The former was something of a waste of time, in that it felt unstructured and over-generalised in scope. Maybe this was for the lay audience, but there were several ex-heads and teachers in the audience, as well as well-informed Governors. As assessment change was flagged up a couple of years ago, to be at this point with advice was significantly disappointing. Clarity was not forthcoming, nor did it appear that it would be, in the short term.
Assessment, seen as something to be done at the end of a period of study, to me is the weakest form of assessment.
Assessment for Learning, I have argued in a number of blogs, should inform all decisions. Starting with general knowledge of children, plans are created with structured tasks that enable the teacher to engage with the learning, asking the right questions to elicit thinking and to unpick any issues arising, to adjust to evidence then to reassess the journey based on outcome evidence. All this to be against a general background understanding of what can be expected of children of a similar age. End testing might check the specifics of what has been retained in knowledge terms, but to test all that has been covered often proves very difficult. Like all MOTs, it is also only really valid on the day of testing.
The visit to the Special School raised the issue of record keeping.
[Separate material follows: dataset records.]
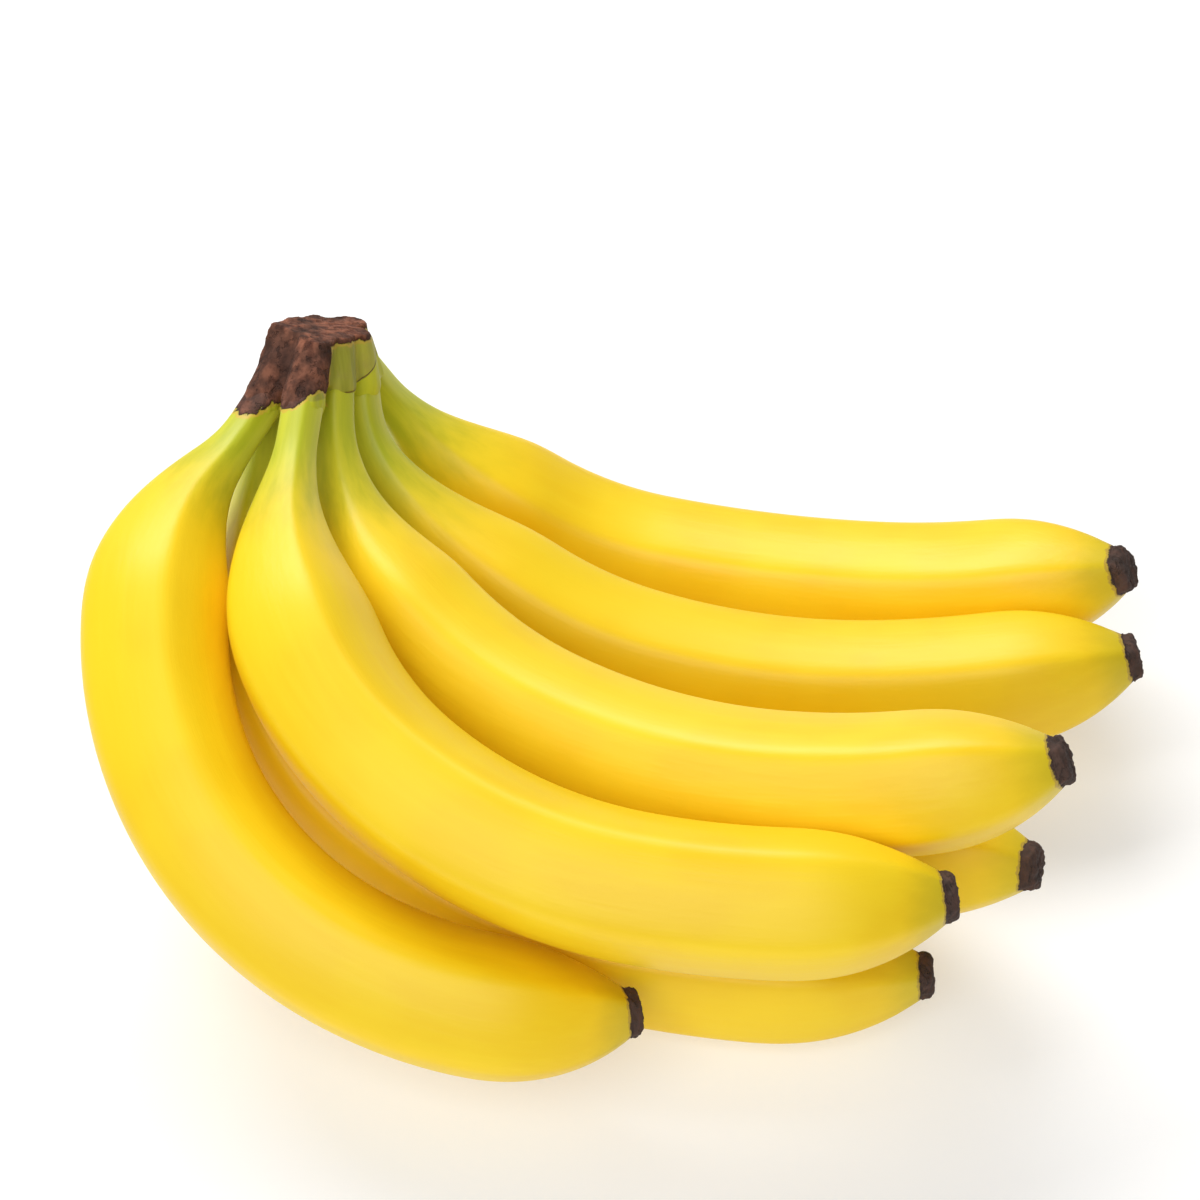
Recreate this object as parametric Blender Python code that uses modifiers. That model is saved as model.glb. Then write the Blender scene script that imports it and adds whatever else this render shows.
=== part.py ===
"""A hand of seven bananas, cut from its stalk and lying on a flat surface.

Metres, +Z up. The surface is Z = 0, and the origin lies on it under the middle
of the hand's box. The fingers run towards +X, and the front ones are at -Y.
Five fingers hang in the outer row of the crown and two in the inner row.
"""
import math
from collections import namedtuple

import bmesh
import bpy
from mathutils import Euler, Vector

MM = 0.001

# ---- Driving dimensions: millimetres and degrees ----------------------------

# The crown's own frame: X along the rows of necks, Y from the outer row to the
# inner one, Z away from the fingers. Its origin is in the middle of the necks.
CROWN_PLACE = (-68.9, 67.3, 85.1)
CROWN_TURN = (-26, 29, 50)

# The crown's block: its ends along the rows and its edges across them, at the
# foot and at the cut top, which slopes down towards the outer row.
FOOT_ENDS = (-17, 13)
FOOT_EDGES = (-6, 13)
FOOT_HEIGHT = 2
TOP_ENDS = (-11.5, 8)
TOP_EDGES = (-6, 9)
TOP_HEIGHTS = (13.5, 17.5)
BLOCK_ROUNDING = 2.0

# The roots of the necks reach into the block: how far they draw in towards its
# middle along the rows and across them, how high, and how slim they are there.
DRAWN_IN = (0.4, 0.4)
ROOT_HEIGHT = 9.0
ROOT_RADIUS = 4.5

# The crown is cut back by this much around every neck, for this part of its length.
GAP = 0.4
CLEARED = 0.12

# A finger's radii, and where along it they change, as fractions of its length. The
# shoulder, where the neck has swollen to the body, is its own on every finger.
NECK_RADIUS = 4.9
BODY_RADIUS = 17.5
TIP_RADIUS = 6.0
NECK_END = 0.045
NOSE = 0.84
STUB = 0.985
NOSE_BLUNTNESS = 2.4
CORNERS = 5
FLATTENING = 0.06

# The fingers. seat is the neck's place on the crown, in the crown's frame. start is
# the bearing (0 is +X, 90 is +Y) and the climb of a finger's middle line there. The
# line bends in one plane, which roll turns about the start: 0 bends to the left and
# 90 bends upwards. turns are the angles turned through by each later one of STATIONS.
STATIONS = (0.0, 0.1, 0.25, 0.45, 0.7, 1.0)
Finger = namedtuple("Finger", "seat length girth shoulder start roll turns")
FINGERS = {
    "banana_a": Finger((-15.5, 8.5, 0.5), 233, 0.99, 0.275, (-117, -15), -16,
                       (-10, 20, 49, 88, 128)),
    "banana_b": Finger((-18.5, -4.5, 0), 239, 1.01, 0.275, (-97, -17), -1,
                       (0, 23, 55, 85, 105)),
    "banana_c": Finger((-4, -3, 1.5), 231, 0.98, 0.275, (-93, -36), 15,
                       (14, 42, 66, 86, 106)),
    "banana_d": Finger((6.5, -2.5, 0.5), 222, 0.96, 0.3, (-89, -54), 3,
                       (31, 50, 73, 90, 105)),
    "banana_e": Finger((15.5, 4, 4.2), 219, 0.97, 0.275, (-6, -59.5), 94.4,
                       (2, 20, 53.5, 66, 89.5)),
    "banana_f": Finger((-6, 13, -1), 254, 0.92, 0.275, (-106, -29), -6,
                       (10, 23, 64, 91, 107)),
    "banana_g": Finger((6, 10, -0.5), 249, 0.98, 0.275, (-94, -52), 17,
                       (1, 31, 75, 90, 91)),
}

# ---- Fineness of the solids --------------------------------------------------

SIDES = 15
STEPS = 32

PEEL_COLOUR = (0.86, 0.60, 0.05, 1.0)
CROWN_COLOUR = (0.18, 0.11, 0.06, 1.0)


# ---- Scene helpers -----------------------------------------------------------

def clear_scene():
    for old in list(bpy.data.objects):
        bpy.data.objects.remove(old, do_unlink=True)


def make_collection(name):
    collection = bpy.data.collections.new(name)
    bpy.context.scene.collection.children.link(collection)
    return collection


def make_material(name, colour, roughness):
    material = bpy.data.materials.new(name)
    material.use_nodes = True
    shader = material.node_tree.nodes["Principled BSDF"]
    shader.inputs["Base Color"].default_value = colour
    shader.inputs["Roughness"].default_value = roughness
    shader.inputs["Metallic"].default_value = 0.0
    return material


def make_object(name, solid, collection, material=None):
    """Turn a finished bmesh into an object of the collection."""
    bmesh.ops.recalc_face_normals(solid, faces=solid.faces)
    mesh = bpy.data.meshes.new(name)
    solid.to_mesh(mesh)
    solid.free()
    mesh.shade_smooth()
    mesh.set_sharp_from_angle(angle=math.radians(40))
    if material:
        mesh.materials.append(material)
    made = bpy.data.objects.new(name, mesh)
    collection.objects.link(made)
    return made


# ---- Fingers -----------------------------------------------------------------

def crown_matrix():
    """The crown's frame: turned by CROWN_TURN and set at CROWN_PLACE."""
    turn = Euler([math.radians(angle) for angle in CROWN_TURN]).to_matrix().to_4x4()
    turn.translation = Vector(CROWN_PLACE) * MM
    return turn


def neck_root(finger):
    """Where a finger's middle line leaves the crown."""
    return crown_matrix() @ (Vector(finger.seat) * MM)


def turned_by(turns, fraction):
    """The angle a finger has turned through at a fraction of its length."""
    angles = (0, *turns)
    for begin, end, first, last in zip(STATIONS, STATIONS[1:], angles, angles[1:]):
        if fraction <= end:
            return first + (last - first) * (fraction - begin) / (end - begin)
    return angles[-1]


def heading(finger, fraction):
    """The direction of a finger's middle line at a fraction of its length."""
    bearing, climb = (math.radians(angle) for angle in finger.start)
    level = math.cos(climb)
    start = Vector((level * math.cos(bearing), level * math.sin(bearing), math.sin(climb)))
    left = Vector((-math.sin(bearing), math.cos(bearing), 0))
    roll = math.radians(finger.roll)
    inward = left * math.cos(roll) + start.cross(left) * math.sin(roll)
    angle = math.radians(turned_by(finger.turns, fraction))
    return start * math.cos(angle) + inward * math.sin(angle)


def radius_at(fraction, finger):
    """A slim neck, a swelling shoulder, an even body, a round nose and a stub."""
    body = BODY_RADIUS * finger.girth
    if fraction <= NOSE:
        rise = min(max((fraction - NECK_END) / (finger.shoulder - NECK_END), 0), 1)
        return NECK_RADIUS + (body - NECK_RADIUS) * rise * rise * (3 - 2 * rise)
    fall = min((fraction - NOSE) / (STUB - NOSE), 1)
    return TIP_RADIUS + (body - TIP_RADIUS) * (1 - fall ** NOSE_BLUNTNESS)


def section(centre, side, up, radius):
    """A ring of points: a circle that is flattened between its corners."""
    ring = []
    for index in range(SIDES):
        angle = math.tau * index / SIDES
        reach = radius * (1 - FLATTENING * (1 - math.cos(CORNERS * angle)) / 2) * MM
        ring.append(centre + side * (reach * math.cos(angle)) + up * (reach * math.sin(angle)))
    return ring


def loft(rings):
    """One closed solid through the rings, with a flat face at each end."""
    solid = bmesh.new()
    loops = [[solid.verts.new(point) for point in ring] for ring in rings]
    for near, far in zip(loops, loops[1:]):
        for index in range(SIDES):
            after = (index + 1) % SIDES
            solid.faces.new((near[index], near[after], far[after], far[index]))
    solid.faces.new(loops[0])
    solid.faces.new(loops[-1])
    return solid


def rings_along(finger, last, spare):
    """Walk the middle line from the crown, with one ring of points at each step."""
    step = finger.length * MM / STEPS
    centre = neck_root(finger)
    along = heading(finger, 0)
    side = along.orthogonal().normalized()
    start = centre - along * (spare * MM)
    rings = [section(start, side, along.cross(side), NECK_RADIUS + spare)]
    for index in range(1, last + 1):
        fraction = index / STEPS
        centre = centre + heading(finger, fraction - 0.5 / STEPS) * step
        turned = heading(finger, fraction)
        side = along.rotation_difference(turned) @ side
        along = turned
        radius = radius_at(fraction, finger) + spare
        rings.append(section(centre, side, along.cross(side), radius))
    return rings


# ---- Crown -------------------------------------------------------------------

def make_block(collection, material):
    """The woody block: a cube drawn in to the raw cut top, with rounded edges."""
    solid = bmesh.new()
    bmesh.ops.create_cube(solid, size=2)
    for corner in solid.verts:
        end, edge, top = (0 if value < 0 else 1 for value in corner.co)
        along = TOP_ENDS[end] if top else FOOT_ENDS[end]
        across = TOP_EDGES[edge] if top else FOOT_EDGES[edge]
        height = TOP_HEIGHTS[edge] if top else FOOT_HEIGHT
        corner.co = Vector((along, across, height)) * MM
    block = make_object("crown", solid, collection, material)
    block.matrix_world = crown_matrix()
    rounding = block.modifiers.new("rounded edges", "BEVEL")
    rounding.width = BLOCK_ROUNDING * MM
    rounding.segments = 2
    return block


def make_root(name, finger, cutters):
    """The root of one neck, drawn in to the middle of the block."""
    along = heading(finger, 0)
    side = along.orthogonal().normalized()
    up = along.cross(side)
    seat_x, seat_y, _ = finger.seat
    inside = (seat_x * DRAWN_IN[0], seat_y * DRAWN_IN[1], ROOT_HEIGHT)
    head = section(crown_matrix() @ (Vector(inside) * MM), side, up, ROOT_RADIUS)
    mouth = section(neck_root(finger), side, up, NECK_RADIUS)
    return make_cutter(name, [head, mouth], cutters)


def make_cutter(name, rings, cutters):
    cutter = make_object(name, loft(rings), cutters)
    cutter.hide_render = True
    cutter.display_type = "WIRE"
    return cutter


def combine(body, tool, operation):
    step = body.modifiers.new(operation.lower() + " " + tool.name, "BOOLEAN")
    step.operation = operation
    step.object = tool


def make_crown(collection, cutters, material):
    """The block with the root of every neck grown onto it, cut back around the necks."""
    crown = make_block(collection, material)
    for name, finger in FINGERS.items():
        combine(crown, make_root(name + "_root", finger, cutters), "UNION")
    for name, finger in FINGERS.items():
        room = make_cutter(name + "_room", rings_along(finger, round(CLEARED * STEPS), GAP), cutters)
        combine(crown, room, "DIFFERENCE")
    return crown


def main():
    clear_scene()
    hand = make_collection("bunch_of_bananas")
    cutters = make_collection("cutters")
    peel = make_material("peel", PEEL_COLOUR, 0.45)
    wood = make_material("crown_wood", CROWN_COLOUR, 0.85)
    make_crown(hand, cutters, wood)
    for name, finger in FINGERS.items():
        make_object(name, loft(rings_along(finger, STEPS, 0)), hand, peel)


main()
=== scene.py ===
# %% [markdown]
# # A hand of seven bananas
# Bananas grow in rows on a stalk. One row, cut off with the woody pad that its
# fruits share, is called a hand, and each fruit is a finger. This lesson loads
# the plain solids of such a hand as a frame, then models a finger and the crown
# by hand, gives them peel, bark and dry tips, and lights the result softly.

# %% Load the frame
import math

import bpy
from mathutils import Euler, Matrix, Vector


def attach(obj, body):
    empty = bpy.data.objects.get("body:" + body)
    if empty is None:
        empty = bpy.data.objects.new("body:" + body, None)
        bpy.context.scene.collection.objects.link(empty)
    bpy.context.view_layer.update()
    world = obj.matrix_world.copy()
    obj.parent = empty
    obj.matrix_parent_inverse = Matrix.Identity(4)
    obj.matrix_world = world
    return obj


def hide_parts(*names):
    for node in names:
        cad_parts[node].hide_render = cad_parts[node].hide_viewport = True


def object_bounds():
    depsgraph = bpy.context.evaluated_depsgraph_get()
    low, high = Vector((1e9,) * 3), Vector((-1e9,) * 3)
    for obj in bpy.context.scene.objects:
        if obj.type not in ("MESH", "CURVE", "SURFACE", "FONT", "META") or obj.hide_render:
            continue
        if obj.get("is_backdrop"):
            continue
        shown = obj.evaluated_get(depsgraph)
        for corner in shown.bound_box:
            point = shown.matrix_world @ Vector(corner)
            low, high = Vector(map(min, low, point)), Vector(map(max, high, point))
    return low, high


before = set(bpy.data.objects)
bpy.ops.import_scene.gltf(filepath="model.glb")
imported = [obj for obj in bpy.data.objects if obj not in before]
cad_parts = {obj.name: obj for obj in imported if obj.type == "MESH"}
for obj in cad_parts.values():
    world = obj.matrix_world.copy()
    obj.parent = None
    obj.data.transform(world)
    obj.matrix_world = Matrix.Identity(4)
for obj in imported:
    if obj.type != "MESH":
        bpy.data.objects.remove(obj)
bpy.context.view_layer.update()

MM = 0.001
print("solids:", ", ".join(sorted(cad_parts)))

# %% [markdown]
# ## Sizes
# The solids were made from a few numbers, and the new pieces have to lie exactly
# where the solids do, so the same numbers stand here. Lengths are millimetres
# and angles are degrees. A finger leaves its seat on the crown along `start`,
# which is a bearing and a climb. It bends in one plane, as real ones do when
# they turn up towards the light, and `turns` are the angles that it has turned
# through at `STATIONS`, fractions of its length. `shoulder` is the fraction where
# the neck has swollen to the body, and `ridge` turns its five ridges.

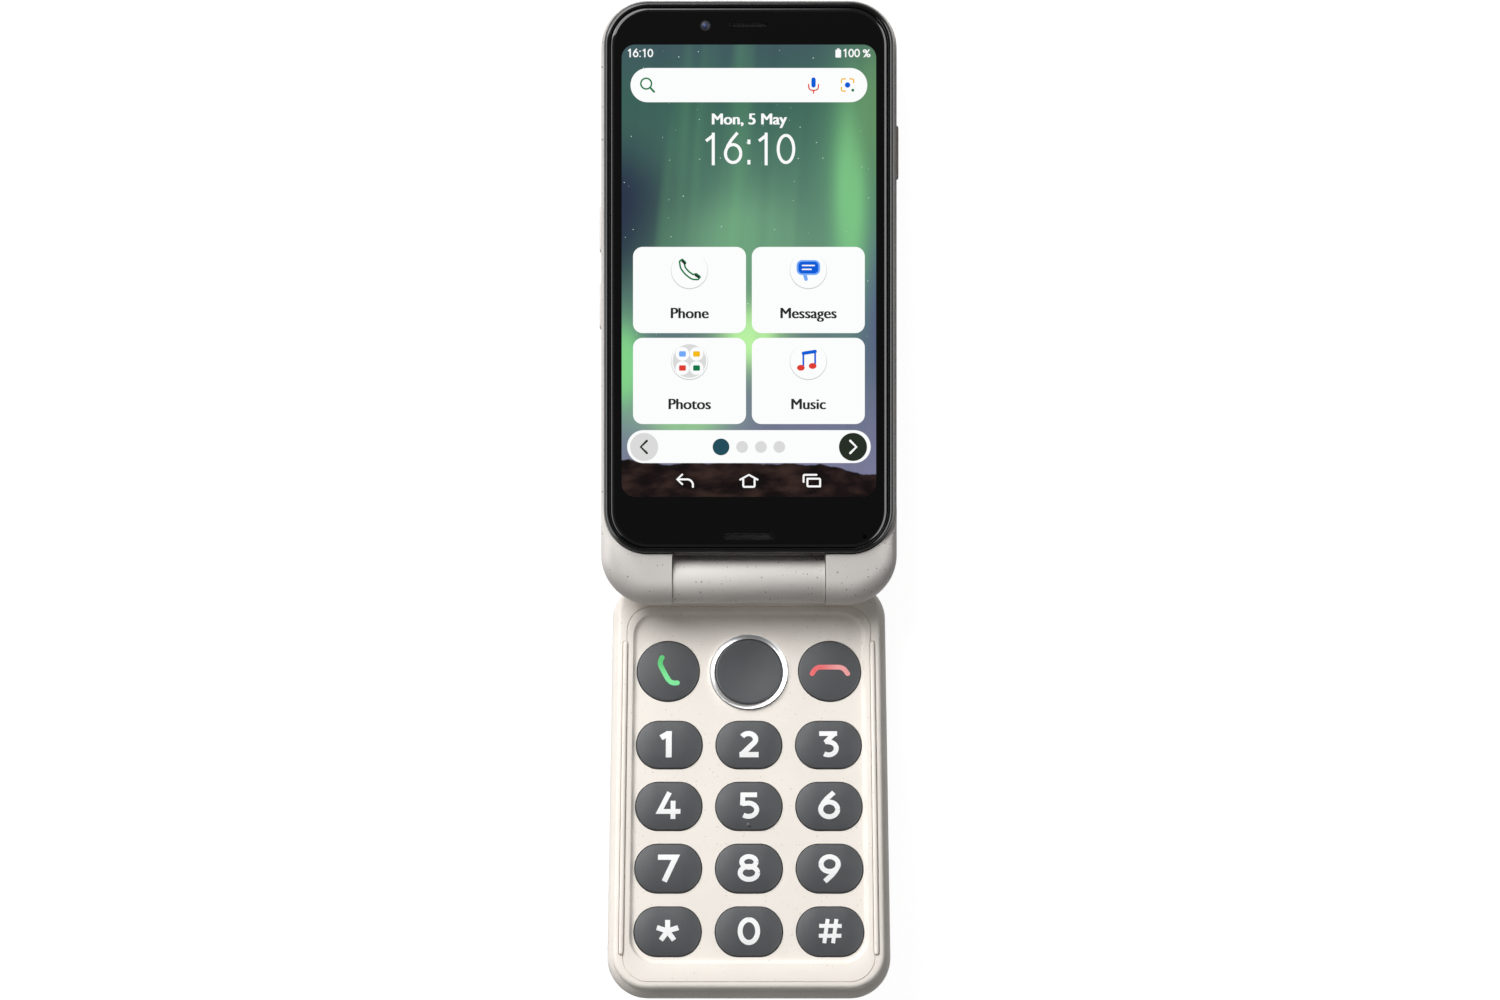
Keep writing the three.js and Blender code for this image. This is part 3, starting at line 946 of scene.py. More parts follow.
class Workshop:
    """Places finished solids and keeps each material that has been made."""

    SHARP = math.radians(38)

    def __init__(self) -> None:
        """Starts with no materials."""
        self.materials: dict[str, bpy.types.Material] = {}

    def material(self, finish: object) -> bpy.types.Material:
        """Gives the material of a finish, and makes it the first time.

        Args:
            finish: The finish.

        Returns:
            The material.
        """
        if finish.name not in self.materials:
            self.materials[finish.name] = finish.build()
        return self.materials[finish.name]

    def place(self, name: str, solid: Union[Solid, bpy.types.Mesh], finish: object, half: Half, slot: str,
              body: Optional[str] = None, replaces: Iterable[str] = (),
              smooth: bool = True) -> bpy.types.Object:
        """Makes a solid a finished piece.

        Args:
            name: The piece's name.
            solid: Its shape, in the half's own frame.
            finish: Its finish.
            half: The half that it belongs to.
            slot: The record's material slot. It is not used.
            body: The body that it rides on, if not the half's.
            replaces: The CAD nodes that it stands for.
            smooth: Whether its round faces are shaded smooth.

        Returns:
            The piece.
        """
        mesh = solid.mesh() if isinstance(solid, Solid) else solid
        mesh.name = name
        mesh.transform(half.matrix)
        self._shade(mesh, smooth)
        mesh.materials.clear()
        mesh.materials.append(self.material(finish))
        piece = bpy.data.objects.new(name, mesh)
        bpy.context.scene.collection.objects.link(piece)
        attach(piece, body or half.body)
        if replaces:
            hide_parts(*replaces)
        log.info("%s: %d faces on %s", name, len(mesh.polygons), body or half.body)
        return piece

    def _shade(self, mesh: bpy.types.Mesh, smooth: bool) -> None:
        """Shades faces smooth, apart from edges that are really sharp.

        Args:
            mesh: The mesh.
            smooth: Whether its faces are shaded smooth.
        """
        bm = bmesh.new()
        bm.from_mesh(mesh)
        for face in bm.faces:
            face.smooth = smooth
        for edge in bm.edges:
            edge.smooth = len(edge.link_faces) == 2 and edge.calc_face_angle(0) < self.SHARP
        bm.to_mesh(mesh)
        bm.free()

    def dress(self, node: str, finish: object) -> None:
        """Gives a CAD node its material.

        Args:
            node: The CAD node.
            finish: The finish that it gets.
        """
        mesh = frame["nodes"][node].data
        mesh.materials.clear()
        mesh.materials.append(self.material(finish))
        log.info("%s: dressed", node)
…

This school, as it takes serious SEN needs, will require good understanding of the learning needs of the children who will be coming. Equally, they are required by the authority to have a system of their own for assessment, and, having selected their preferred model may find that any transfer back to mainstream will require interpretation or equivalence checking to support the transition.
Equally, the ITE trainee, while they pick up the needs of this school, may find that, in a second practice and in their first school, they encounter significantly different systems. Of course this will apply to any teacher moves.
Given the current complexity in the system as a whole, could there be a time where teachers choose to stay in one year group, to avoid having to relearn the curriculum for another, as well as having growing confidence in their assessment abilities, based on their experience of outcomes? This could mean that schools then need to find specialists in a particular year, within already limited fields of candidates, or be prepared to allow a significant settling period. There will be issues with short term cover, as supply teachers grapple with different systems.
I wonder who will get the blame for any botched system changes?